Assad also used starvation and deprivation to force opposition-held areas to surrender. In eastern Ghouta and eastern Aleppo, Syrian forces imposed a total siege. Even when humanitarian agencies occasionally were allowed to deliver medical supplies, the Syrian military would “delete”—or ban—much of what was most urgently needed, a blatant violation of the legal duty even in time of war to allow humanitarian access to people in need. Gradually, one by one, these areas succumbed, with occupants given the “choice” to take their chances under Assad’s rule or to board the government’s dreaded green buses for a one-way trip to Idlib in northwestern Syria, the last area under the rule of the armed opposition. Most chose Idlib.

Idlib borders Turkey, making a siege impossible, but the Syrian government, with Russia’s help, tried to limit humanitarian access even there. They used a deeply disputed ruling by U.N. lawyers, backed by Secretary-General António Guterres, that cross-border humanitarian aid required either the consent of the Assad government or an increasingly difficult-to-obtain U.N. Security Council resolution. Over time, the Russian and Syrian governments limited aid there. Meanwhile, the U.S. and other governments gradually reduced the aid they supplied, overburdened by new crises in Gaza, Ukraine, and Sudan and conscious that the Syrian government was siphoning off large amounts of the aid delivered through Damascus.


With Assad and his henchmen now on the run, the prospect of bringing them to justice for these mass atrocities is no longer theoretical. There are two options.

The first is for national prosecutors in countries outside Syria to file charges under the concept of universal jurisdiction, which allows any authorized national court to address certain of the most heinous crimes, including torture as well as the war crimes of attacking civilians and weaponizing health care. Several governments have already initiated such prosecutions, mainly for lower-level officials who happened to be in custody because they had fled Syria. For example, a German court convicted a Syrian military intelligence officer for overseeing a torture center and sentenced him to life in prison.

France has also charged Assad for the August 2013 sarin attack on eastern Ghouta.

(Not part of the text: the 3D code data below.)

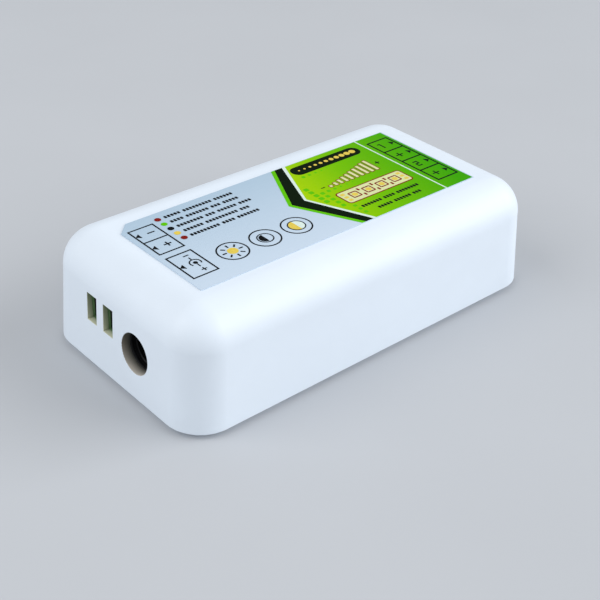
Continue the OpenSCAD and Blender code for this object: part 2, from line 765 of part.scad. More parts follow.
// Capacitor: a can with a rolled neck over a rubber bung
module each_can_lead() {
    for (side = [-1, 1]) translate([side * can_lead_pitch / 2, 0, 0]) children();
}
module capacitor_can() {
    inner = can_r - can_neck;
    bead_z = bung_h + can_bead_h;
    top = bung_h + can_h;
    color("lightgray") at_share(can_share) rotate_extrude() polygon([
        [0, bung_h], [can_r, bung_h], [inner, bead_z], [can_r, bead_z + can_bead_h],
        [can_r, top - can_neck], [inner, top], [0, top]
    ]);
}
module capacitor_bung() {
    color("dimgray") at_share(can_share) difference() {
        cylinder(h = bung_h, r = can_r - 2 * can_neck);
        each_can_lead() translate([0, 0, -cut]) cylinder(h = bung_h + 2 * cut, r = can_lead_r + pin_gap);
    }
}
module capacitor_leads() {
    color("silver") at_share(can_share) each_can_lead()
        translate([0, 0, -lead_l]) cylinder(h = lead_l + bung_h, r = can_lead_r);
}

module each_crystal_lead() {
    for (side = [-1, 1]) translate([side * crystal_lead_pitch / 2, 0, 0]) children();
}
module crystal_can() {
    rim_l = crystal_l + 2 * crystal_rim_out;
    rim_w = crystal_w + 2 * crystal_rim_out;
    color("lightgray") at_share(crystal_share) {
        plate(rim_l, rim_w, rim_w / 2 - crystal_rim_out, 0, crystal_rim_h);
        plate(crystal_l, crystal_w, crystal_w / 2 - crystal_rim_out, crystal_rim_h, crystal_h);
    }
}
module crystal_leads() {
    color("silver") at_share(crystal_share) each_crystal_lead()
        translate([0, 0, -lead_l]) cylinder(h = lead_l, r = crystal_lead_r);
}

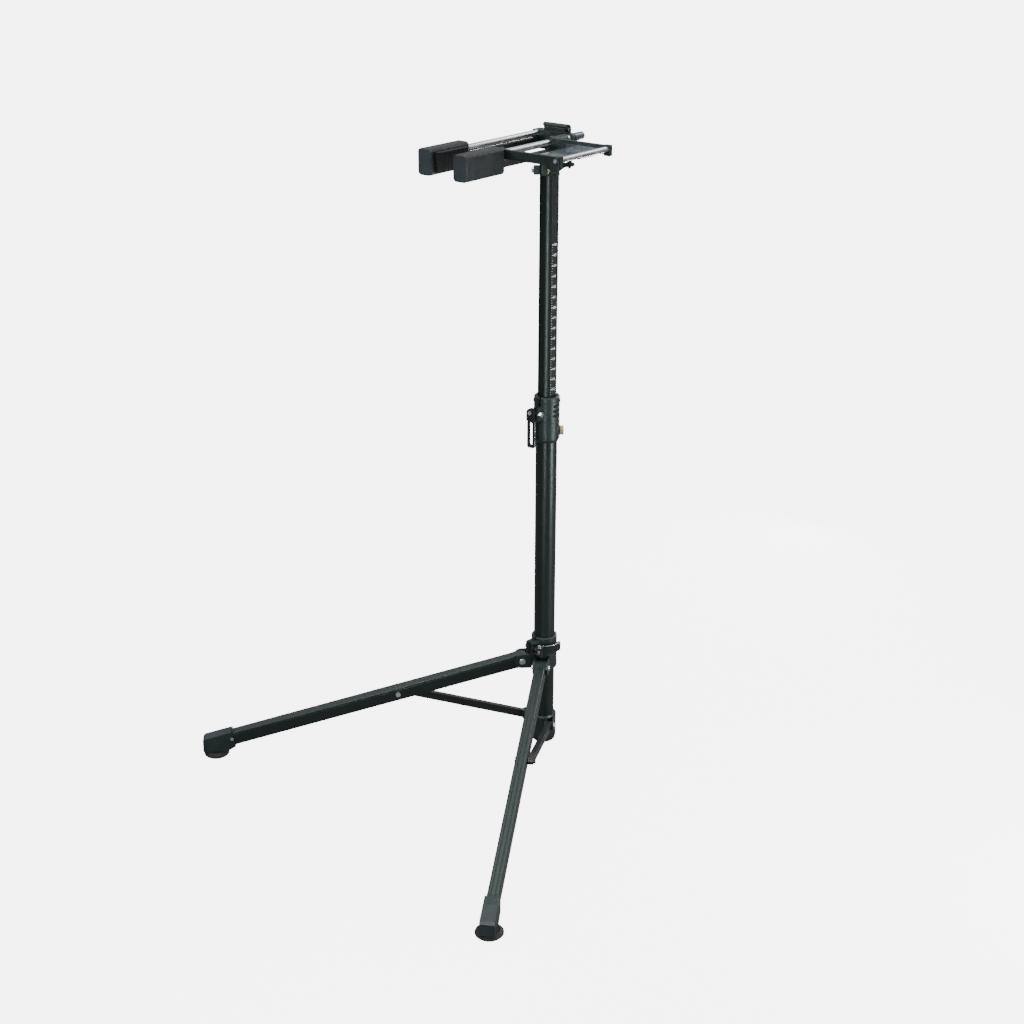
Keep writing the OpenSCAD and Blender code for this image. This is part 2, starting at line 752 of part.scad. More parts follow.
// pad on a jaw's inner face, with upright grooves and sloped ends
module jaw_pad(x_face, proud, y_out, y_in) {
    mid = (y_out + y_in) / 2;
    translate([0, 0, jaw_mid_z - 17]) linear_extrude(height = 34) polygon([
        [x_face, y_out], [x_face + proud * 0.6, y_out], [x_face + proud, y_out + 8],
        for (k = [-3:3]) each [[x_face + proud, mid + 10 * k - 2],
            [x_face + proud - sign(proud) * 1.6, mid + 10 * k], [x_face + proud, mid + 10 * k + 2]],
        [x_face + proud, y_in - 8], [x_face + proud * 0.6, y_in], [x_face, y_in]]);
}

module rear_jaw() {
    color(c_plastic) difference() {
        jaw_block(rear_jaw_x - jaw_w, -rear_reach, rear_back);
        bar_y(rear_x, rod_z, rear_back - 20, 0, rod_d / 2);
        span([rear_x - 6, rear_back - 20, rear_arm_z[0]], [rear_x + 6, 0, rear_arm_z[1]]);
    }
}

module rear_pad() {
    color(c_rubber) jaw_pad(rear_jaw_x, jaw_pad_rear, -rear_reach + 10, rear_back - 8);
}

module rear_jaw_cap() {
    color(c_plastic) jaw_cap(rear_jaw_x - jaw_w, -rear_reach);
}

// outline of the release lever's roll, open at the front and below
module roll_sector(r) {
    difference() {
        circle(r = r, $fn = 48);
        translate([-20, -40]) square([40, 40]);
        polygon([[0, 0], [-20, 0], [-20, 11.55]]);
    }
}

// rolled release lever along the housing's back edge, its tail hanging behind
module release_paddle() {
    inner = paddle_r - 2.5;
    width = paddle_x[1] - paddle_x[0];
    color(c_plastic) difference() {
        translate([paddle_x[0], paddle_y, paddle_z]) rotate([90, 0, 90]) {
            linear_extrude(height = width) {
                difference() {
                    roll_sector(paddle_r);
                    circle(r = inner, $fn = 48);
                }
                translate([inner, -18]) square([paddle_r - inner, 18 + eps]);
                translate([8.2, -18]) circle(r = 2, $fn = 24);
            }
            for (x = [0, width - 3]) {
                translate([0, 0, x]) linear_extrude(height = 3) {
                    roll_sector(paddle_r - 1);
                    circle(r = 3.4, $fn = 32);
                }
            }
        }
        bar_x(paddle_y, paddle_z, -90, 20, 2 + fit);
    }
}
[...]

As a sitting head of state, Assad had arguably enjoyed immunity for such national prosecutions under a controversial International Court of Justice ruling. Having now been deposed, he no longer enjoys any such protection.

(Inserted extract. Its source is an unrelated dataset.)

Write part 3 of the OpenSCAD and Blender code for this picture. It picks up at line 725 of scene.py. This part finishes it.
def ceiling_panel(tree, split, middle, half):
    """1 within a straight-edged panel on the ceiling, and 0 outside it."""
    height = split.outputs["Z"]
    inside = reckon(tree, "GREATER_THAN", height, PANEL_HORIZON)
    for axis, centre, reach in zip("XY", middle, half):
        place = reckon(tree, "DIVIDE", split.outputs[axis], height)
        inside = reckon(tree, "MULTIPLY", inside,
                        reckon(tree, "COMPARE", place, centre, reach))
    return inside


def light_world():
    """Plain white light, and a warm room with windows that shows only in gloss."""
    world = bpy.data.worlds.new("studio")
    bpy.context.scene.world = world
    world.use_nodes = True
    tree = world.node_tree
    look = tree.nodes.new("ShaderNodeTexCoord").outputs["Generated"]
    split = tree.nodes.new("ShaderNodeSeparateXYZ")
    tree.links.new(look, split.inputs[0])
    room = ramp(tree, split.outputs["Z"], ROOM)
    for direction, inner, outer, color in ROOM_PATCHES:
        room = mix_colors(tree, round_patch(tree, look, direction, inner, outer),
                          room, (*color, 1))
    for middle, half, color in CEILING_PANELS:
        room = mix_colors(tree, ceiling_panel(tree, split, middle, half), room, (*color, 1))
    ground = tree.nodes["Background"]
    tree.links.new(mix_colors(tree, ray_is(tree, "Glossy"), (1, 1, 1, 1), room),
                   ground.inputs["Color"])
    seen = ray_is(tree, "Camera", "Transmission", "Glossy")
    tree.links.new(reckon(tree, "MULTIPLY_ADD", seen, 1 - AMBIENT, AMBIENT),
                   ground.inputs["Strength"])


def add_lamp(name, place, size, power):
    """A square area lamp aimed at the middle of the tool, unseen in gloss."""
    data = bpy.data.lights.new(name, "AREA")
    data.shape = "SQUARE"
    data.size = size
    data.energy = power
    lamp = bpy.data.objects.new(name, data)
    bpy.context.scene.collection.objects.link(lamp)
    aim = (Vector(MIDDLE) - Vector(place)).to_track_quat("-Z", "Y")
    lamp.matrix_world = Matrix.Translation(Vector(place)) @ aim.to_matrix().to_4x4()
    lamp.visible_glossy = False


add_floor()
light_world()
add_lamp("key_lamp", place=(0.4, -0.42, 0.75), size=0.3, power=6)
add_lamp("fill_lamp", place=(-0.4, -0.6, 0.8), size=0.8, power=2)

The second is for International Criminal Court (ICC) Prosecutor Karim Khan to file charges. There is no question that Assad’s atrocities are worthy of ICC attention; Khan’s challenge has been jurisdiction. Syria never joined the court, and a U.N. Security Council effort in 2014 to confer jurisdiction was vetoed by Russia and China.

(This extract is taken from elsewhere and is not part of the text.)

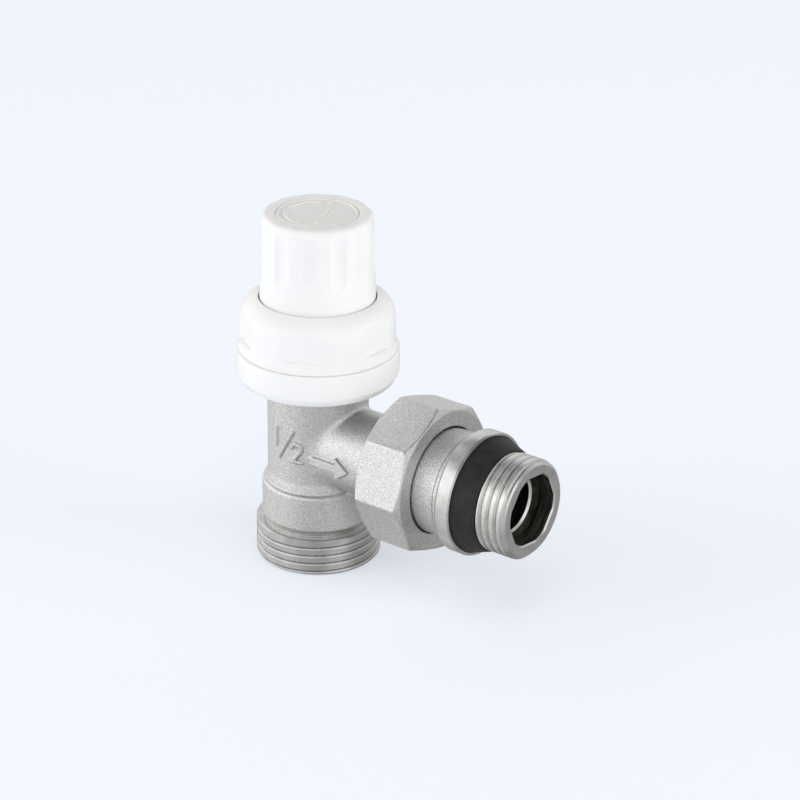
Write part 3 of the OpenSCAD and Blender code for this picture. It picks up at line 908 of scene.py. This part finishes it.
def add_curve(nodes, links, source, low, high, stops):
    """A value looked up in a list of (place, level) stops between low and high."""
    scale = nodes.new("ShaderNodeMapRange")
    scale.inputs["From Min"].default_value = low
    scale.inputs["From Max"].default_value = high
    links.new(source, scale.inputs["Value"])
    ramp = nodes.new("ShaderNodeValToRGB")
    ramp.color_ramp.interpolation = "EASE"
    while len(ramp.color_ramp.elements) < len(stops):
        ramp.color_ramp.elements.new(0.5)
    for element, (place, level) in zip(ramp.color_ramp.elements, stops):
        element.position = (place - low) / (high - low)
        element.color = (level, level, level, 1.0)
    links.new(scale.outputs["Result"], ramp.inputs["Fac"])
    return ramp.outputs["Color"]


def add_math(nodes, links, operation, *values):
    """The result of a Math node on sockets or numbers."""
    node = nodes.new("ShaderNodeMath")
    node.operation = operation
    for socket, value in zip(node.inputs, values):
        if isinstance(value, float):
            socket.default_value = value
        else:
            links.new(value, socket)
    return node.outputs["Value"]


def build_world():
    """A light tent with a large soft light on the left, a weaker one on the right and a dim top."""
    world = bpy.data.worlds.new("studio")
    world.use_nodes = True
    nodes, links = world.node_tree.nodes, world.node_tree.links
    coords = nodes.new("ShaderNodeTexCoord")
    split = nodes.new("ShaderNodeSeparateXYZ")
    links.new(coords.outputs["Generated"], split.inputs[0])
    elevation = add_math(nodes, links, "ARCSINE", split.outputs["Z"])
    azimuth = add_math(nodes, links, "ARCTAN2", split.outputs["Y"], split.outputs["X"])
    height = add_curve(nodes, links, add_math(nodes, links, "DEGREES", elevation), -90, 90, BY_ELEVATION)
    around = add_curve(nodes, links, add_math(nodes, links, "DEGREES", azimuth), -180, 180, BY_AZIMUTH)
    background = nodes["Background"]
    background.inputs["Color"].default_value = (1.0, 1.0, 1.0, 1.0)
    links.new(add_math(nodes, links, "MULTIPLY", height, around), background.inputs["Strength"])
    bpy.context.scene.world = world


def build_lights(right, back):
    """The studio itself lights the metal; the soft boxes only lift the plastic and the floor."""
    centre = Vector((0.012, 0, 0.035))
    front = Vector((back.x, back.y, 0)).normalized()
    build_world()
    places = {
        "left_softbox": (-right * 2.2 + front * 0.4 + Vector((0, 0, 0.5)), 13.0),
        "right_softbox": (right * 2.2 + front * 0.8 + Vector((0, 0, 0.5)), 23.0),
        "top_softbox": (front * 1.0 + Vector((0, 0, 2.0)), 8.0),
    }
    for name, (offset, energy) in places.items():
        light = area_light(name, centre + offset, centre, BOX_SIZE, energy, BOX_COLOR)
        light.visible_glossy = False


build_floor()
view_right, view_back = build_camera()
build_lights(view_right, view_back)
bpy.context.scene.view_settings.view_transform = "Standard"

However, facing a similar challenge in Myanmar, Khan pursued a novel legal theory, obtaining jurisdiction by focusing on the Myanmar army’s mass forced deportation of Rohingya to Bangladesh, which is an ICC member. He is now seeking an arrest warrant for Myanmar’s junta leader. Despite the considerable global demands on him, Khan should use a similar theory to obtain jurisdiction over senior Syrian officials, including Assad, for their atrocities that drove hundreds of thousands of Syrians into Jordan, which is also an ICC member.

Such prosecutions are important not only as a measure of respect for the victims and an acknowledgment of their plight. They are also a critical tool for the future. We can only guess how Syria’s new rulers will act. Will they fall back on their jihadi roots, or will they abide by their recent more tolerant rhetoric? Establishing a precedent of accountability for the atrocities of the past would be a significant way for the international community to signal expectations for the future.